**TASK INSTRUCTIONS**
Work out how many lines hold "frame". Give the number and nothing else.

================

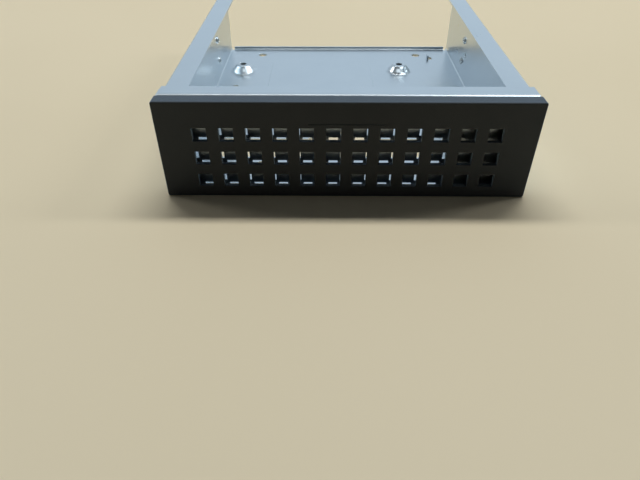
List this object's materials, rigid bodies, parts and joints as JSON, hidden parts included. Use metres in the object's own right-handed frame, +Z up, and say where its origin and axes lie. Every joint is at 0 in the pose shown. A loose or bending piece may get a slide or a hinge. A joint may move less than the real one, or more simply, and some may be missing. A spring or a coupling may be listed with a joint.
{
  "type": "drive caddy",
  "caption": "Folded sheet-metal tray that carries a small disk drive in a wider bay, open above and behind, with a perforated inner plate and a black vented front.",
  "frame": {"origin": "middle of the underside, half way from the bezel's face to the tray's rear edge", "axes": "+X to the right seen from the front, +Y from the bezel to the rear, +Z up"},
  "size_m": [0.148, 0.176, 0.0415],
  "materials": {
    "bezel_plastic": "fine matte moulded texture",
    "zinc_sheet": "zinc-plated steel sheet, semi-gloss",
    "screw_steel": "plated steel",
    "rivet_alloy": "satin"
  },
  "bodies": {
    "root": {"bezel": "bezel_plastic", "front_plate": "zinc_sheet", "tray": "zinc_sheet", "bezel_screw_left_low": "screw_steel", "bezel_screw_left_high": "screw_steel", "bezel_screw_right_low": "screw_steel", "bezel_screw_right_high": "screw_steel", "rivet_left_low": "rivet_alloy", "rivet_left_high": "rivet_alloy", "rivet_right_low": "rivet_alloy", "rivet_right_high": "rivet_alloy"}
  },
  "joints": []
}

================

**RESULT OF THIS EXERCISE**
2